The company's name, EnCana, incorporates the word energy with its home country of Canada, and an A to represent its home province of Alberta, said Mr. Morgan.

Mr. Morgan and Mr. O'Brien will begin selling the merits of the deal to North American financial centres this week, though the deal is still subject to shareholder and regulatory approval.

The deal will be mailed to shareholders by the end of February, with a general meeting to approve the merger in early April.

The deal includes a $350-million break fee, but neither companies expect any hostile bids to come forward.

"We would not be interested in selling PanCanadian - at the low end of the cycle when the commodity prices have fallen way down - for cash," said Mr. O'Brien. "It would make no sense for such a fine company."

"We are interested though, in building a better company where we think enormous shareholder value can be created over a two- or three-year period."

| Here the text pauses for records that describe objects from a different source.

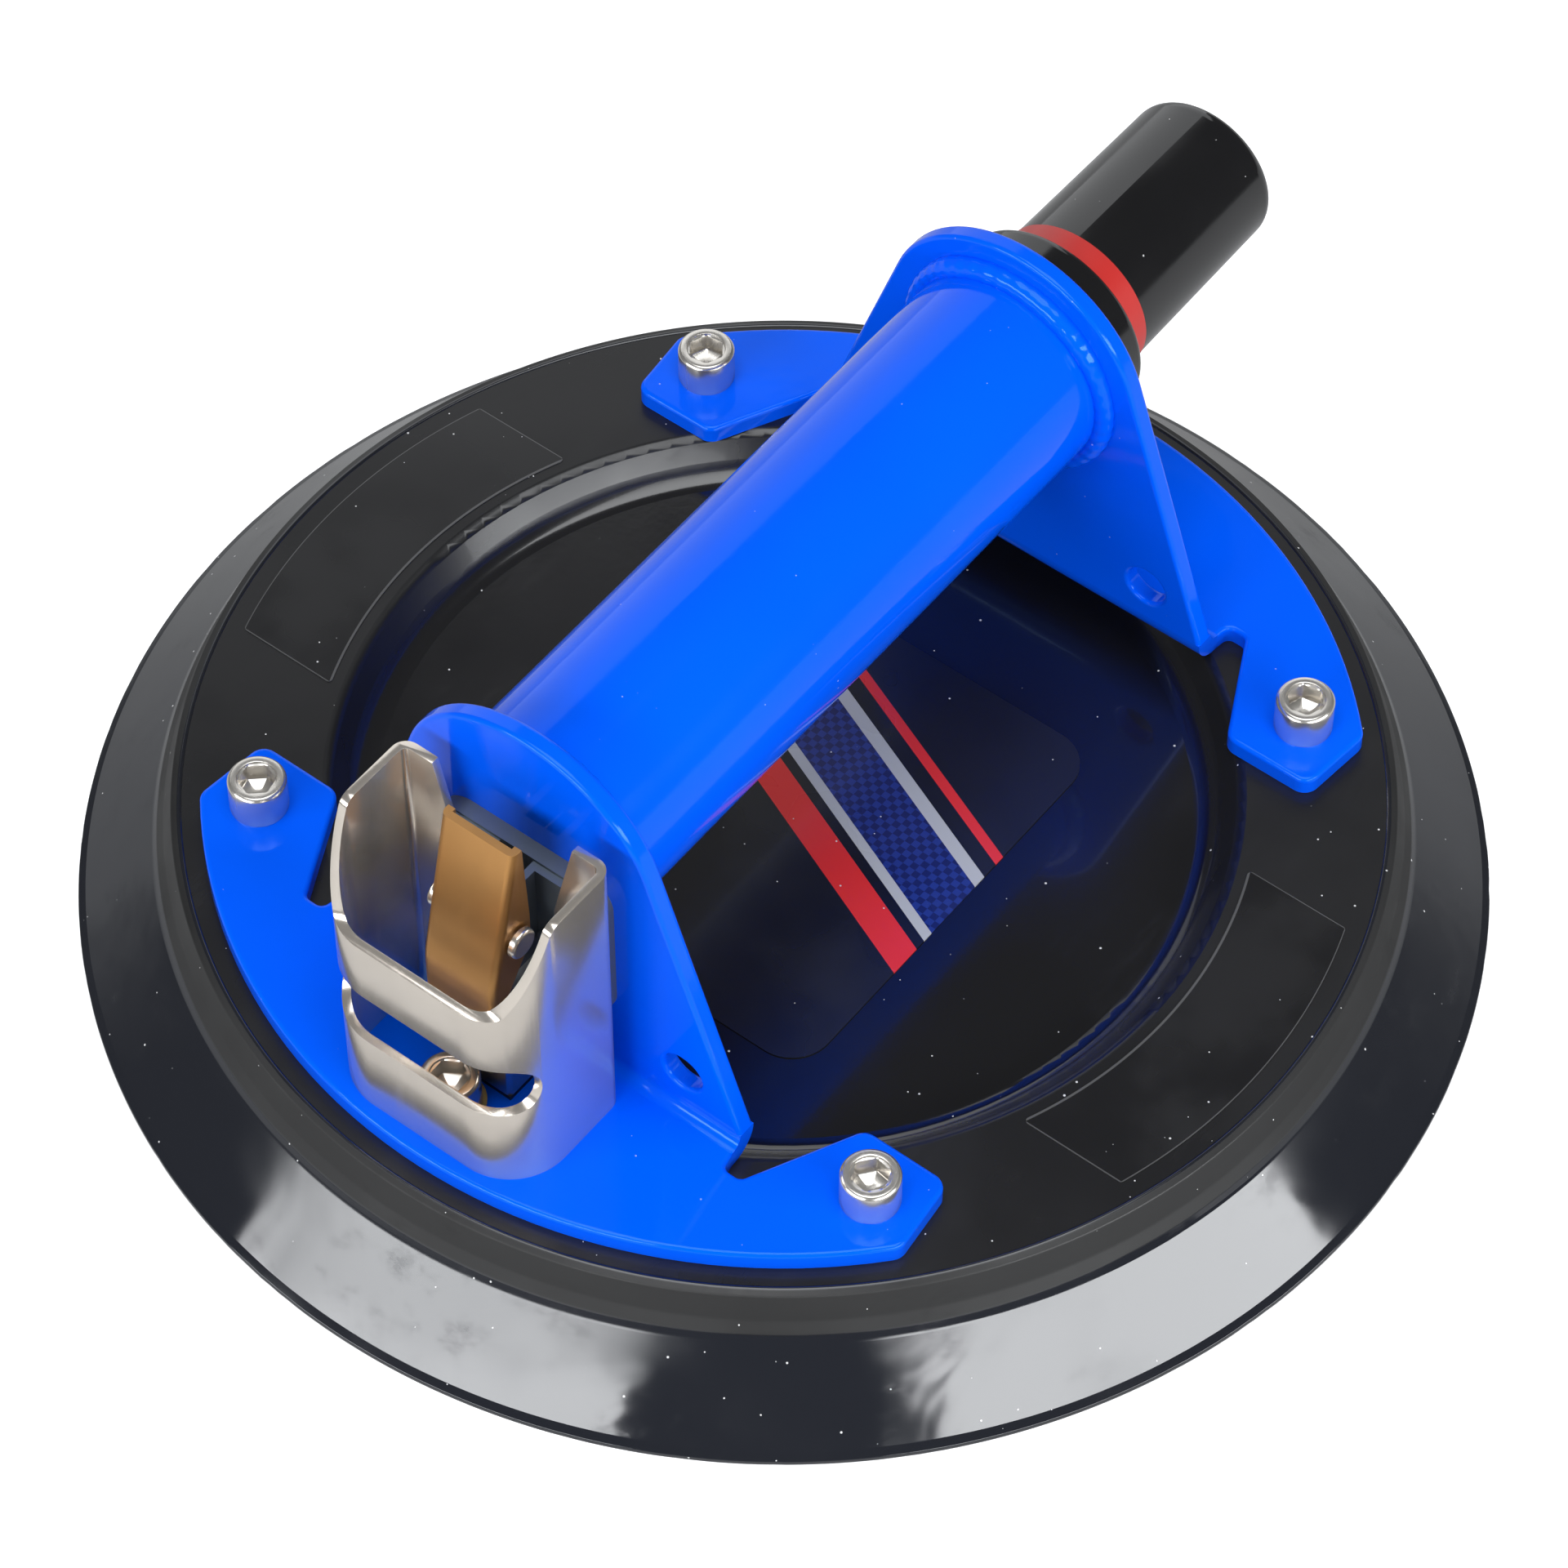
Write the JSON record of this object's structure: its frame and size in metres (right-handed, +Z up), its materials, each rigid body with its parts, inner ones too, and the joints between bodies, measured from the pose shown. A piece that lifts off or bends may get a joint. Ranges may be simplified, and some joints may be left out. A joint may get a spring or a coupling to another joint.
{
  "type": "suction cup lifter",
  "caption": "Hand vacuum lifter: round rubber pad on a dished plate, tubular grip with a built-in plunger pump, and a guarded release lever.",
  "frame": {"origin": "centre of the rubber pad's underside, on the plane of its sealing ring", "axes": "+Z up, away from the lifted surface; +X along the grip from the release lever to the pump knob; +Y across the grip, to the left when looking along +X"},
  "size_m": [0.21, 0.21, 0.0853],
  "materials": {
    "plate_coat": "satin black coat, glossy in the dish",
    "pad_rubber": "black, glossy flange and matte bead",
    "seal_rubber": "black",
    "blue_coat": "glossy blue powder coat",
    "screw_plate": "bright nickel plate",
    "steel": "plain steel",
    "brass": "plain brass",
    "lever_brass": "satin brass",
    "zinc": "bluish zinc plate",
    "stainless": "polished stainless steel",
    "aluminium": "plain aluminium",
    "black_gloss": "glossy black",
    "inner_plastic": "dark grey",
    "ring_red": "red",
    "felt": "pale felt",
    "film_print": "printed film, black with slanting stripes",
    "film_dark": "plain dark film with a thin pale edge"
  },
  "bodies": {
    "base": {"backing_plate": "plate_coat", "rubber_pad": "pad_rubber", "valve_bracket": "blue_coat", "pump_bracket": "blue_coat", "grip_tube": "blue_coat", "valve_end_weld": "blue_coat", "pump_end_weld": "blue_coat", "pad_screws": "screw_plate", "center_screws": "screw_plate", "center_washers": "brass", "pad_nuts": "steel", "guide_collar": "black_gloss", "pump_barrel": "aluminium", "pump_spring": "steel", "barrel_plug": "inner_plastic", "plug_seal": "seal_rubber", "inlet_valve_disc": "seal_rubber", "vacuum_elbow": "brass", "vacuum_hose": "seal_rubber", "port_washer": "steel", "port_nut": "brass", "port_filter": "felt", "valve_base_plate": "zinc", "hinge_cheek_left": "zinc", "hinge_cheek_right": "zinc", "hinge_rivets": "zinc", "lever_pin": "screw_plate", "vent_gasket": "seal_rubber", "vent_block": "aluminium", "vent_block_screws": "steel", "lever_guard": "stainless", "center_label": "film_print", "rim_film_left": "film_dark", "rim_film_right": "film_dark"},
    "plunger": {"plunger_knob": "black_gloss", "indicator_ring": "ring_red", "piston": "inner_plastic", "piston_seal": "seal_rubber"},
    "lever": {"release_lever": "lever_brass", "lever_spring": "steel", "valve_seal": "seal_rubber"}
  },
  "joints": [
    {"name": "plunger_slide", "type": "slide", "parent": "base", "child": "plunger", "axis": [-1, 0, 0], "range_m": [0, 0.036], "stiffness_N_per_m": 400, "springref_m": -0.012, "deforming": ["pump_spring"]},
    {"name": "release_lever_hinge", "type": "hinge", "parent": "base", "child": "lever", "pos_m": [-0.0672, 0, 0.0575], "axis": [0, 1, 0], "range_deg": [0, 15], "stiffness_Nm_per_rad": 0.2, "springref_deg": -14.32}
  ]
}
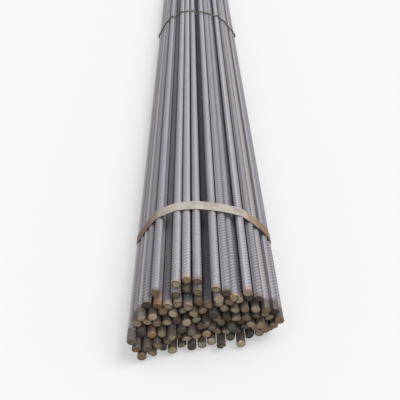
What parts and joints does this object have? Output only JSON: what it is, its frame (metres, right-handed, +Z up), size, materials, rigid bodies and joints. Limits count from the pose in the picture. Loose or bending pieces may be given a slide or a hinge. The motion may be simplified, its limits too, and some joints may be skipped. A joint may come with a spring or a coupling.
{
  "type": "rebar bundle",
  "caption": "Bundle of straight deformed reinforcing bars lying flat, drawn into a low dome by flat steel straps near its ends and wire ties between.",
  "frame": {"origin": "on the floor under the middle of the bundle", "axes": "+Y along the bars away from the end that the picture shows, +Z up, +X to the right seen from that end"},
  "size_m": [0.3772, 6.0993, 0.1847],
  "materials": {
    "bar_steel": "dull grey mill scale with traces of rust",
    "strap_steel": "dull, tan from thin rust",
    "seal_steel": "dull, worn and brown",
    "wire_steel": "dark mill scale"
  },
  "bodies": {
    "root": {"bars_row_1": "bar_steel", "bars_row_2": "bar_steel", "bars_row_3": "bar_steel", "bars_row_4": "bar_steel", "bars_row_5": "bar_steel", "bars_row_6": "bar_steel", "bars_row_7": "bar_steel", "bars_row_8": "bar_steel", "strap_front": "strap_steel", "strap_rear": "strap_steel", "strap_seal_front": "seal_steel", "strap_seal_rear": "seal_steel", "wire_tie_1": "wire_steel", "wire_tie_2": "wire_steel", "wire_tie_3": "wire_steel"}
  },
  "joints": []
}
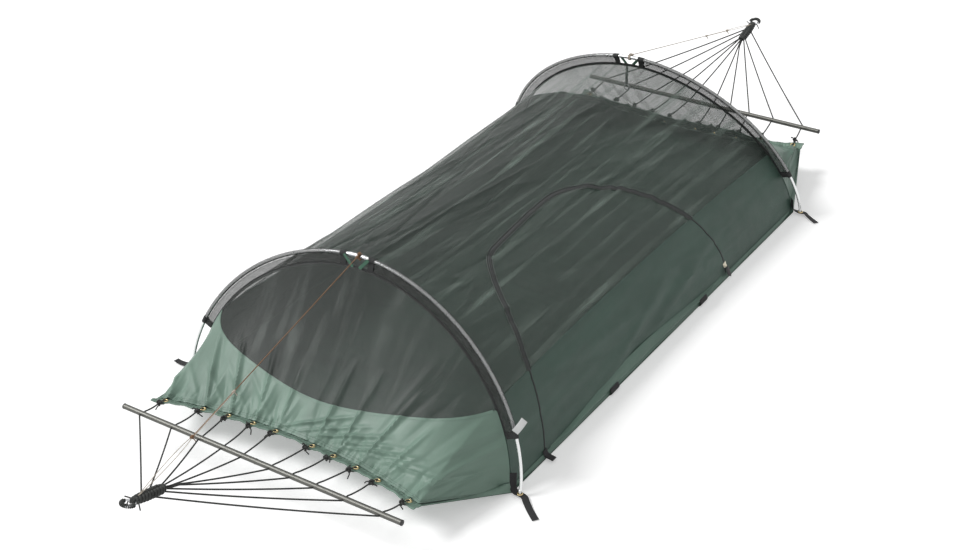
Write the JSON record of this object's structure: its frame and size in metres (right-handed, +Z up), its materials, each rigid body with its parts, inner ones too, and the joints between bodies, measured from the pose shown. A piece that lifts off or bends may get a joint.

PanCanadian Energy, which was spun off from the Canadian Pacific conglomerate last fall, had been seen as a potential takeover target for an American or European energy company because it was widely held and was one of the biggest cash generators in the Canadian oilpatch.

Both companies are heavily weighted in natural gas, which has fallen dramatically in price from its record highs of nearly $10 (U.S.) per thousand cubic feet a year ago to the current price near $2 (U.S.).

But Mr. Morgan, who has always been a champion of the bright long-term future of natural gas, said Sunday that prices were bound to recover in time for large-scale production increases by the newly created company.

EnCana would have one of the largest proven reserve bases of any independent energy company in the world. That includes 7.8 trillion cubic feet of natural gas and 1.3 billion barrels of oil and liquids.

The companies plan to create a task-force that would review the consolidated holdings, and possibly sell-off up to $1-billion in non-core assets.